* **MATERIAL PROVIDED**:
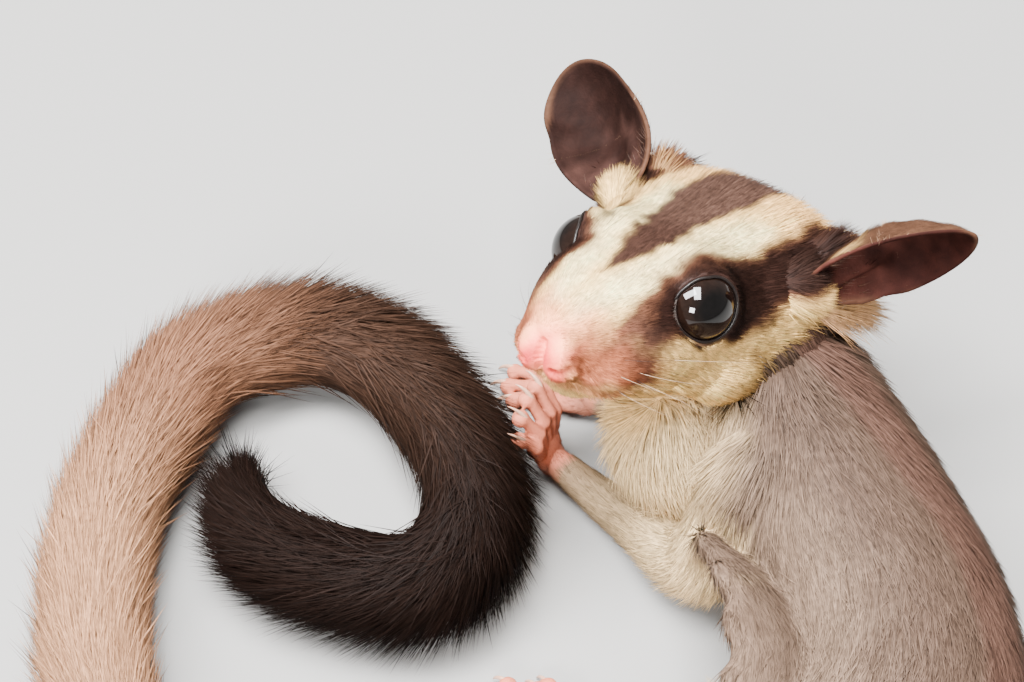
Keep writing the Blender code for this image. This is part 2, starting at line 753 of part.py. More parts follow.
def part_cone(line, station):
    """A thin cone round the tail, from its middle out past the tips of the locks, which lie along it."""
    run, _ = line
    start = run[int(round(station * LINE_STEPS))]
    sides = 10
    near = ((0.0, 0.12), (0.0, CORE_SHARE * 0.8), (0.12, CORE_SHARE), (1.0, PART_REACH))
    rings = []
    for shift, profile in ((0.0, near), (PART_GAP, near[::-1])):
        for share, reach in profile:
            point, radius, _, side, up = tail_place(line, start + PART_SPREAD * share + shift)
            rings.append(
                [
                    point + (side * math.cos(t) + up * math.sin(t)) * (radius * reach)
                    for t in (2 * math.pi * k / sides for k in range(sides))
                ]
            )
    return loft("part_cone", rings)


def tail_coat(core):
    """Joins the locks to the core of the tail, in rings set between the locks of the ring before."""
    run, rows = tail_line()
    begin = run[int(round(TAIL_START * LINE_STEPS))] + 1.0
    draw = np.random.default_rng(SEED)
    locks = []
    count = int((run[-1] - begin) / LOCK_SPACING)
    for n in range(count + 1):
        for k in range(LOCKS_AROUND):
            turn = 2 * math.pi * (k + 0.5 * (n % 2) + 0.16 * draw.uniform(-1, 1)) / LOCKS_AROUND
            at = begin + LOCK_SPACING * (n + 0.22 * draw.uniform(-1, 1))
            size = min(draw.uniform(0.85, 1.08), (run[-1] + TIP_REACH - at) / LOCK["length"])
            locks.append(lock((run, rows), at, turn, size, LOCK_DRIFT * draw.uniform(-1, 1)))
    return fused(core, locks)


def fused(obj, pieces):
    """Joins closed pieces to a body in one Boolean union on a collection."""
    group = bpy.data.collections.new(obj.name + "_pieces")
    bpy.context.scene.collection.children.link(group)
    for piece in pieces:
        bpy.context.scene.collection.objects.unlink(piece)
        group.objects.link(piece)
    modifier = obj.modifiers.new("Boolean", "BOOLEAN")
    modifier.operand_type = "COLLECTION"
    modifier.collection = group
    modifier.operation = "UNION"
    modifier.solver = "MANIFOLD"
    with_modifiers(obj)
    for piece in pieces:
        bpy.data.objects.remove(piece)
    bpy.data.collections.remove(group)
    return largest(obj)


def paint(obj, finish):
    colour, roughness = FINISHES[finish]
    material = bpy.data.materials.get(finish)
    if material is None:
        material = bpy.data.materials.new(finish)
        material.use_nodes = True
        shader = material.node_tree.nodes["Principled BSDF"]
        shader.inputs["Base Color"].default_value = (*colour, 1.0)
        shader.inputs["Roughness"].default_value = roughness
        shader.inputs["Metallic"].default_value = 0.0
    obj.data.materials.clear()
    obj.data.materials.append(material)
    obj.data.shade_smooth()


def build():
    clear_scene()
    place = head_matrix()
    eyes = {side: eye(side) for side in ("l", "r")}

    head = head_body()
    row, along = at_station(SPINE, HEAD_CUT)
    reach = 30.0
    boolean(head, disc("neck_side", vector(row[:3]) + along * (reach / 2), along, reach, reach))
    for side in ("l", "r"):
        boolean(head, copy_of(eyes[side], GAP))
        centre, radii = NOSTRIL
        boolean(head, ball("nostril", mirrored(centre, side), radii, place, segments=10))
    mouth = [(x, -y, z) for x, y, z in MOUTH_LINE[:0:-1]] + list(MOUTH_LINE)
    for cutter in [groove_cutter(head, line) for line in (mouth, NOSE_GROOVE)]:
        boolean(head, cutter)
    head = largest(head)

    ears = {side: clear_of(ear(side), head) for side in ("l", "r")}

    pieces = [tube("trunk", SPINE, sides=28), ball("breast", *BREAST)]
    trunk = blend("trunk", pieces, BODY_VOXEL, TRIANGLES["trunk"], smoothing=12)
    reach = 40.0
    row, along = at_station(SPINE, HEAD_CUT)
    boolean(trunk, disc("head_side", vector(row[:3]) - along * (reach / 2 - GAP), along, reach, reach))
    for piece in (*ears.values(), head):
        boolean(trunk, copy_of(piece, GAP))
    trunk = flat_under(largest(trunk))

    core = [tube("core", tail_rows(CORE_SHARE), sides=20)]
    tail = blend("tail", core, BODY_VOXEL * 0.7, TRIANGLES["tail"])
    tail = tail_coat(tail)
    envelope = blend("envelope", [tube("envelope", tail_rows(), sides=20)], BODY_VOXEL, 1200)
    row, along = at_station(TAIL, TAIL_START)
    boolean(tail, disc("root_side", vector(row[:3]) - along * (reach / 2 - GAP), along, reach / 2, reach))
    boolean(trunk, disc("tail_side", vector(row[:3]) + along * (reach / 4), along, reach / 3, reach / 2))
    trunk = largest(trunk)
    tail = flat_under(largest(tail))

    nodes = {"head": head, "ear_l": ears["l"], "ear_r": ears["r"], "eye_l": eyes["l"], "eye_r": eyes["r"]}
    solids = [head, trunk, envelope]

    for name in LIMBS:
        is_arm = name.startswith("arm")
        paw_name = name.replace("arm", "hand") if is_arm else name.replace("leg", "foot")
        foot = flat_under(clear_of(paw(paw_name), envelope))
        whole = flat_under(clear_of(limb(name), *solids, foot))
        upper, lower = ("upper_arm", "forearm") if is_arm else ("thigh", "shank")
        rows = [row[:3] for row in LIMBS[name]]
        names = [f"{upper}_{name[-1]}", f"{lower}_{name[-1]}"]
        pieces = parted(whole, names, rows, discs(rows, (LIMB_CUT + 0.35,), LIMBS[name][1][3] * 2.2))
        nodes[paw_name] = largest(foot)
        solids += [nodes[paw_name], *pieces]
        for piece in pieces:
            nodes[piece.name] = piece

    for side in ("l", "r"):
        fold = flat_under(clear_of(membrane(side), *solids))
        nodes["membrane_" + side] = fold = largest(fold)
        solids.append(fold)

    bpy.data.objects.remove(envelope)
    cuts = discs(SPINE, (NECK_CUT, CHEST_CUT, BELLY_CUT), 26.0)
    for piece in parted(trunk, ["neck", "chest", "belly", "rump"], SPINE, cuts):
        nodes[piece.name] = piece
    names = [f"tail_{n + 1}" for n in range(len(TAIL_CUTS) + 1)]
    cuts = [part_cone(tail_line(), station) for station in TAIL_CUTS]
    for piece in parted(tail, names, TAIL, cuts):
        nodes[piece.name] = piece
    return nodes


def finish_of(name):
    if name.startswith("tail"):
        return "fur_tail"
    words = {"eye": "eye", "ear": "ear", "head": "fur_face", "hand": "skin", "foot": "skin"}
    for word, finish in words.items():
        if name.startswith(word):
            return finish
    return "fur_back"


def main():
    nodes = build()
    model = bpy.data.collections.new("sugar_glider")
    bpy.context.scene.collection.children.link(model)
    corners = [v.co for obj in nodes.values() for v in obj.data.vertices]
    low = Vector(tuple(min(c[k] for c in corners) for k in range(3)))
    high = Vector(tuple(max(c[k] for c in corners) for k in range(3)))
    shift = Vector((-(low.x + high.x) / 2, -(low.y + high.y) / 2, -low.z))
    for name, obj in nodes.items():
        obj.data.transform(Matrix.Translation(shift))
        obj.name = name
        obj.data.name = name
        for collection in list(obj.users_collection):
            collection.objects.unlink(obj)
        model.objects.link(obj)
        paint(obj, finish_of(name))


main()
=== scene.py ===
import math

import bmesh
import bpy
import numpy as np
from mathutils import Matrix, Vector
from mathutils.kdtree import KDTree


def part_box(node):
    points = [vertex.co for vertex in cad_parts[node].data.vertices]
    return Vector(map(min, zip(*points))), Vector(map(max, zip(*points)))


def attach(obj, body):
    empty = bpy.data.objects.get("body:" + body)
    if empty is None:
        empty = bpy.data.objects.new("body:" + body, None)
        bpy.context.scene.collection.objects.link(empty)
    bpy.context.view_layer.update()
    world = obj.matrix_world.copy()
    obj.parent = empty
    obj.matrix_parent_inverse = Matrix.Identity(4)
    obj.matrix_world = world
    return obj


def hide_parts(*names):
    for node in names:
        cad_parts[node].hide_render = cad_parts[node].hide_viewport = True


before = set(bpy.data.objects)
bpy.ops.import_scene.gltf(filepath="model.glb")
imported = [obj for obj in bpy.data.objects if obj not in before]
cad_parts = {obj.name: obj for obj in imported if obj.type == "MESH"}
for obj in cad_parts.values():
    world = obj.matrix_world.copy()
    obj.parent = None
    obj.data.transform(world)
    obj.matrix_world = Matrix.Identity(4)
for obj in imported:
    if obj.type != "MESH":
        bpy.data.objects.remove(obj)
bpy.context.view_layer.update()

# The sugar glider's looks: one skin over its flesh, a coat of fine tufts in pieces, and eyes, ears, claws
# and whiskers of their own. Every point and size is in millimetres in the part's own pose until a mesh is
# made.

MM = 0.001
SEED = 11
EYE_RADIUS = 4.1
TAIL_RADIUS = 8.7
CLAW_LENGTH = 2.6

# Frame of the head: x to the nose, y to the animal's left, z up, origin midway between the eyes
HEAD_AT = (0.0, 0.0, 36.0)
HEAD_YAW, HEAD_PITCH, HEAD_ROLL = -133.4, 29.6, 8.2

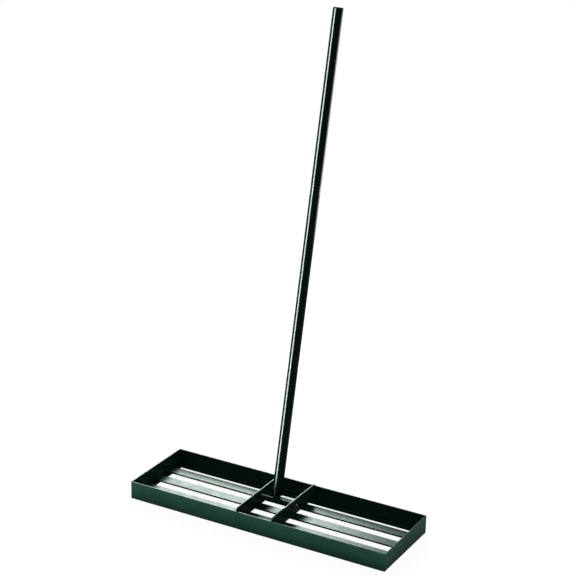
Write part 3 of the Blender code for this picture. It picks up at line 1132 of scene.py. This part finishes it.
def softBox(name, place, aim, size, level, along=(0, 0, 1), inGloss=True, strip=False):
    light = bpy.data.lights.new(name, "AREA")
    light.shape = "RECTANGLE"
    light.size, light.size_y = size
    light.energy = pi * size[0] * size[1] * level
    lamp = bpy.data.objects.new(name, light)
    lamp.location = place
    lamp.rotation_mode = "QUATERNION"
    back = (Vector(place) - Vector(aim)).normalized()
    side = Vector(along).cross(back).normalized()
    lamp.rotation_quaternion = Matrix((side, back.cross(side), back)).transposed().to_quaternion()
    lamp.visible_camera = False
    lamp.visible_glossy = inGloss
    if strip:
        lamp.visible_diffuse = False
        lit = bpy.data.collections.new(name + "_shows_on")
        for piece in handleShaft:
            lit.objects.link(piece)
        lamp.light_linking.receiver_collection = lit
    bpy.context.collection.objects.link(lamp)


# Soft light from all round. Seen straight or in a reflection, the room is white.
def ambientLight():
    world = bpy.data.worlds.new("studio")
    world.use_nodes = True
    tree = world.node_tree
    sky = tree.nodes["Background"]
    sky.inputs["Color"].default_value = (*studio["ambient"], 1)
    sky.inputs["Strength"].default_value = studio["ambientLevel"]
    room = tree.nodes.new("ShaderNodeBackground")
    room.inputs["Color"].default_value = (1, 1, 1, 1)
    mix = tree.nodes.new("ShaderNodeMixShader")
    tree.links.new(seenNode(tree), mix.inputs["Fac"])
    tree.links.new(sky.outputs["Background"], mix.inputs[1])
    tree.links.new(room.outputs["Background"], mix.inputs[2])
    tree.links.new(mix.outputs["Shader"], tree.nodes["World Output"].inputs["Surface"])
    bpy.context.scene.world = world


photoView = {
    "place": (2.05498, -3.66512, 2.19499),
    "azimuth": 29.014,
    "elevation": 20.031,
    "roll": 1.267,
    "lens": 105.597,
    "sensor": 36,
    "farthest": 200,
}


# The camera of the photograph. Azimuth 0 looks along +Y, and roll turns it about its own axis.
def photoCamera():
    azimuth, elevation = radians(photoView["azimuth"]), radians(photoView["elevation"])
    back = Vector((sin(azimuth) * cos(elevation), -cos(azimuth) * cos(elevation), sin(elevation)))
    data = bpy.data.cameras.new("camera")
    data.lens = photoView["lens"]
    data.sensor_width = photoView["sensor"]
    data.clip_end = photoView["farthest"]
    camera = bpy.data.objects.new("camera", data)
    camera.location = photoView["place"]
    camera.rotation_mode = "QUATERNION"
    roll = Quaternion((0, 0, 1), radians(photoView["roll"]))
    camera.rotation_quaternion = (-back).to_track_quat("-Z", "Y") @ roll
    bpy.context.collection.objects.link(camera)
    bpy.context.scene.camera = camera


paleFloor()
for boxName, boxValues in softBoxes.items():
    softBox(boxName, **boxValues)
ambientLight()
photoCamera()
bpy.context.scene.view_settings.view_transform = "Standard"
print("studio set up")
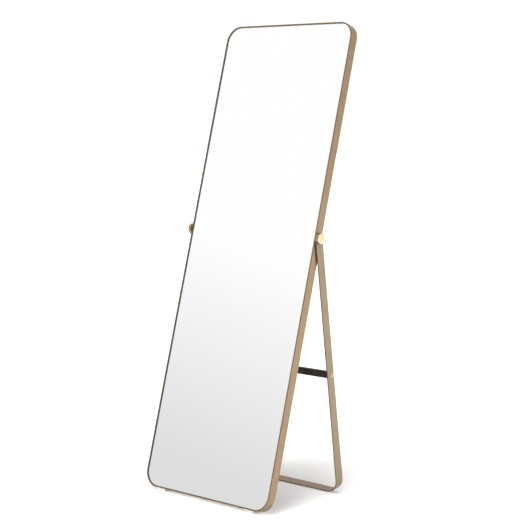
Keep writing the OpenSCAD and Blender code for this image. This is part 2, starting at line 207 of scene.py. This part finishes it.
class Wire:
    """A value that varies over a surface: arithmetic on it adds Math nodes."""

    def __init__(self, tree, socket):
        self.tree = tree
        self.socket = socket

    def node(self, kind, settings=None, out=0, **values):
        """Adds any node: settings first, then its inputs by name (_ for a space) or index."""
        made = self.tree.nodes.new("ShaderNode" + kind)
        for key, value in (settings or {}).items():
            setattr(made, key, value)
        for key, value in values.items():
            by_index = key[1:].isdigit()
            socket = made.inputs[int(key[1:]) if by_index else key.replace("_", " ")]
            if isinstance(value, Wire):
                self.tree.links.new(value.socket, socket)
            else:
                socket.default_value = value
        return Wire(self.tree, made.outputs[out])

    def math(self, operation, first, second=0.0):
        """Arithmetic on one or two values."""
        return self.node("Math", {"operation": operation}, i0=first, i1=second)

    def __add__(self, other):
        return self.math("ADD", self, other)

    def __sub__(self, other):
        return self.math("SUBTRACT", self, other)

    def __mul__(self, other):
        return self.math("MULTIPLY", self, other)

    def above(self, limit):
        """1 where this value is over the limit, otherwise 0."""
        return self.math("GREATER_THAN", self, limit)

    def wave(self, pitch):
        """A sine from 0 to 1 that repeats every pitch metres."""
        return self.math("SINE", self * (2 * pi / pitch)) * 0.5 + 0.5

    def noise(self, scale, detail=2.0, roughness=0.5):
        """Noise from 0 to 1 at this place, with this many features per metre."""
        return self.node("TexNoise", Vector=self, Scale=scale, Detail=detail, Roughness=roughness)

    def stretched(self, angle, stretch=(1, 1, 1)):
        """This place turned about X, which is across the mirror, then scaled."""
        flat = self.node("Mapping", Vector=self, Rotation=(angle, 0, 0))
        return flat.node("Mapping", Vector=flat, Scale=stretch)

    def part(self, axis):
        """One coordinate of this place."""
        return self.node("SeparateXYZ", out="XYZ".index(axis), Vector=self)

    def shade(self, dark, light):
        """A colour between two, by this value."""
        return self.node("Mix", {"data_type": "RGBA"}, out=2, i0=self, i6=(*dark, 1), i7=(*light, 1))


def new_material(name, metallic=0.0, **constants):
    """A material with its constants on the shader, and the wire of the object's own place."""
    material = bpy.data.materials.new(name)
    material.use_nodes = True
    tree = material.node_tree
    shader = tree.nodes["Principled BSDF"]
    shader.inputs["Metallic"].default_value = metallic
    for key, value in constants.items():
        shader.inputs[key.replace("_", " ")].default_value = value
    return material, Wire(tree, tree.nodes.new("ShaderNodeTexCoord").outputs["Object"])


def feed(material, bump, depth, **values):
    """Wires what varies into the shader: colour, roughness and the height of any bump."""
    tree = material.node_tree
    if depth:
        values["Normal"] = bump.node("Bump", Height=bump, Distance=depth, Strength=1.0)
    for key, value in values.items():
        socket = tree.nodes["Principled BSDF"].inputs[key.replace("_", " ")]
        tree.links.new(value.socket, socket)
    return material


def drawn_metal(name, dark, light, roughness, angle, depth=0.00002):
    """Anodised metal: fine lines drawn along its height, soft clouds and a few dull specks."""
    material, place = new_material(name, metallic=1.0)
    stretch = (900, 900, 6)
    drawn = place.stretched(angle, stretch).noise(1.0, detail=3.0)
    clouds = place.noise(9.0, detail=3.0)
    specks = place.noise(420.0, detail=1.0).above(0.69)
    tone = drawn * 0.7 + clouds * 0.5 - 0.1
    return feed(material, drawn, depth, Base_Color=tone.shade(dark, light),
                Roughness=drawn * 0.10 + clouds * 0.08 + specks * 0.08 + (roughness - 0.09))


band_side = drawn_metal("champagne_band", (0.265, 0.182, 0.107), (0.360, 0.255, 0.158), 0.36,
                        LEAN)
# Painted shade: the lip's front face is a darker champagne for the dark surroundings it reflects.
band_front_painted_shade = drawn_metal("champagne_front_painted_shade", (0.125, 0.093, 0.062), (0.190, 0.143, 0.098), 0.40,
                         LEAN)
# Painted shadow: the lip's mouth is a near-black bronze for the shade in the gap by the glass.
band_mouth_painted_shadow = drawn_metal("mouth_painted_shadow", (0.030, 0.021, 0.014), (0.068, 0.048, 0.033), 0.42,
                         LEAN)
band_edge = drawn_metal("champagne_worn_edge", (0.22, 0.155, 0.095), (0.38, 0.28, 0.18), 0.30,
                        LEAN)
SIDE, FRONT, MOUTH, ROUNDED = range(4)

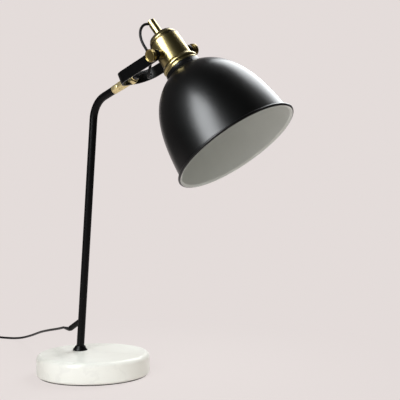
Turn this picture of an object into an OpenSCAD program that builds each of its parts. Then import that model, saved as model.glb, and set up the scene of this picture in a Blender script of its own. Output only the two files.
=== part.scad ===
// Desk lamp with a domed metal shade: a marble foot, a bent steel stem, a swivelling yoke and a
// tilting brass lamp holder, with its mains cord, cord switch and plug. All sizes are millimetres.
// The origin is the middle of the foot's underside. +Z is up, and the head leans out towards +X.

/* [Marble foot] */
// Diameter of the marble disc
base_d = 160; // [140:1:200]
// Thickness of the marble disc
base_t = 29.5; // [27:0.5:40]
// Rounding of the disc's upper edge
base_top_r = 7; // [3:0.5:10]
// Rounding of the disc's lower edge
base_low_r = 3; // [1:0.5:6]
// Thickness of the felt pad under the disc
felt_t = 1.5; // [1:0.1:4]
// How far the felt pad stays inside the disc's edge
felt_inset = 3.5; // [3:0.5:12]
// How far behind the middle of the disc the stem stands
stem_back = 30; // [10:1:45]

/* [Stem] */
// Outside diameter of the steel tube
tube_d = 11; // [10:0.1:13]
// Wall of the steel tube
tube_wall = 1; // [0.8:0.1:1.2]
// Forward lean of the stem, in degrees
stem_lean = 6.8; // [0:0.1:10]
// Length of the stem, from the disc to the corner that it would make with the arm
stem_len = 356; // [250:1:420]
// Radius of the bend, on the middle line of the tube
bend_r = 36.6; // [35:0.1:75]
// Rise of the arm above the horizontal, in degrees
arm_rise = 18.8; // [5:0.1:35]
// Straight length of tube between the bend and the brass ferrule
arm_straight = 23.8; // [5:0.1:60]

/* [Stem foot] */
// Diameter of the flared collar where it stands on the disc
collar_d = 21; // [17:0.5:28]
// Height of the flared collar
collar_h = 6.5; // [5:0.5:12]
// Wall of the collar at its upper end
collar_wall = 1.3; // [0.8:0.1:3]
// Length of the threaded stud inside the tube
stud_up = 22; // [12:1:32]
// Thickness of the marble between the collar and the washer
clamp_t = 15; // [10:0.5:18]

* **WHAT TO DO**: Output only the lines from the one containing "in imported if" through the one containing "HEAD_YAW, HEAD_PITCH, HEAD_ROLL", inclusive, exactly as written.

* **TASK OUTPUT**:
cad_parts = {obj.name: obj for obj in imported if obj.type == "MESH"}
for obj in cad_parts.values():
    world = obj.matrix_world.copy()
    obj.parent = None
    obj.data.transform(world)
    obj.matrix_world = Matrix.Identity(4)
for obj in imported:
    if obj.type != "MESH":
        bpy.data.objects.remove(obj)
bpy.context.view_layer.update()

# The sugar glider's looks: one skin over its flesh, a coat of fine tufts in pieces, and eyes, ears, claws
# and whiskers of their own. Every point and size is in millimetres in the part's own pose until a mesh is
# made.

MM = 0.001
SEED = 11
EYE_RADIUS = 4.1
TAIL_RADIUS = 8.7
CLAW_LENGTH = 2.6

# Frame of the head: x to the nose, y to the animal's left, z up, origin midway between the eyes
HEAD_AT = (0.0, 0.0, 36.0)
HEAD_YAW, HEAD_PITCH, HEAD_ROLL = -133.4, 29.6, 8.2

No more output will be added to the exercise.